Its a strange thing when stuff like this happens.. I mean it makes me feel like there is some big power in the universe that is making me see somehitng, and all i need to do is open my eyes.
So i guess to be fair, i should tell you all about why I'm feeling like this. aslkdfje... ok ok ok ok here i go...
So i did it.. I let my heart open and I feel in love. I allowed myself to break down the wall i built so strong because i felt like it was right. My god did i feel it was right. I was finally happy. I could feel. Everything was new, and i felt so refreshed. Holding his hand, kissing his cheek, or just staring into his eyes, everything seemed so perfect... But when things are perfect they have to go sour at some point I suppose.

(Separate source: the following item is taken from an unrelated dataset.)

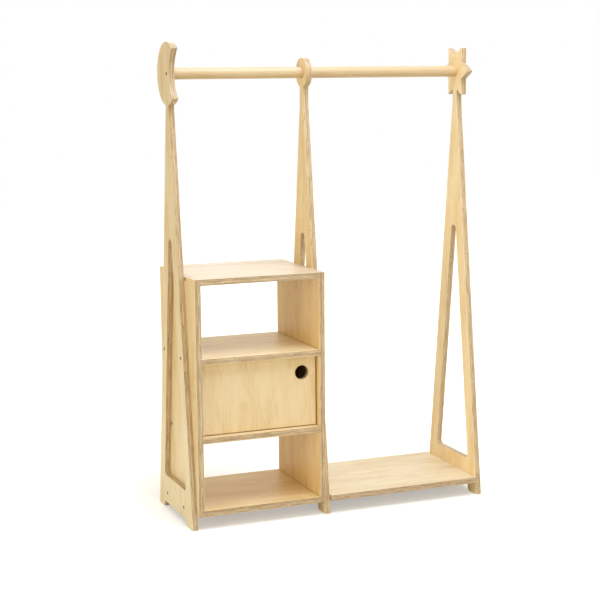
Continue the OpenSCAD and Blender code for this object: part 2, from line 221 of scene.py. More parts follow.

I got the phone call everyone dreads, but i was not expecting it at all. "I need to focus on me right now and be alone.." was the response I got. It made me feel ok because I knew that everyone needed some time alone just to find themselves, but i was fed a line. Two days later I was given the gift of finding out that he was now in a new relationship.
I know this shouldnt be a big deal, but i cant help but think... was all of this fake? Were the things you said to me a lie? What did i do wrong? How can you have a change in heart so fast?
I know for a fact that the emotions i was told he was feeling arn't something that evaporate over night, so the whole thing turned into a big shady mess that resulted in a broken heart... and back to square one.
I feel like I have a curse. Nothing seems to go right when it comes to relationships with me, and I tell myself, " Drew, there are other fish in the sea." "Drew, you don't need that douchebag." but its so hard to say then to do.
its to hard to talk to him now. I dont want your braclet. I dont want your songs. I dont want your compliments. I dont want you promises. I dont want your sayings. I dont want your fortune cookies. I dont want your heart in my pocket. I dont want you.
I feel i was more in love with the fact of being in love than really loving the person. Did that make sense? God I hope so.
Maybe someday I'll find that person and everything will turn out ok... maybe. God I hope so.
I think to myself a lot if love is real. I mean our society is filled with divorce, vilolence, and hatred so where can the love fit into the mix. But then i look at my mom and dad. They have the most love i have ever seen two people share before in my life, and it really keeps me hanging on.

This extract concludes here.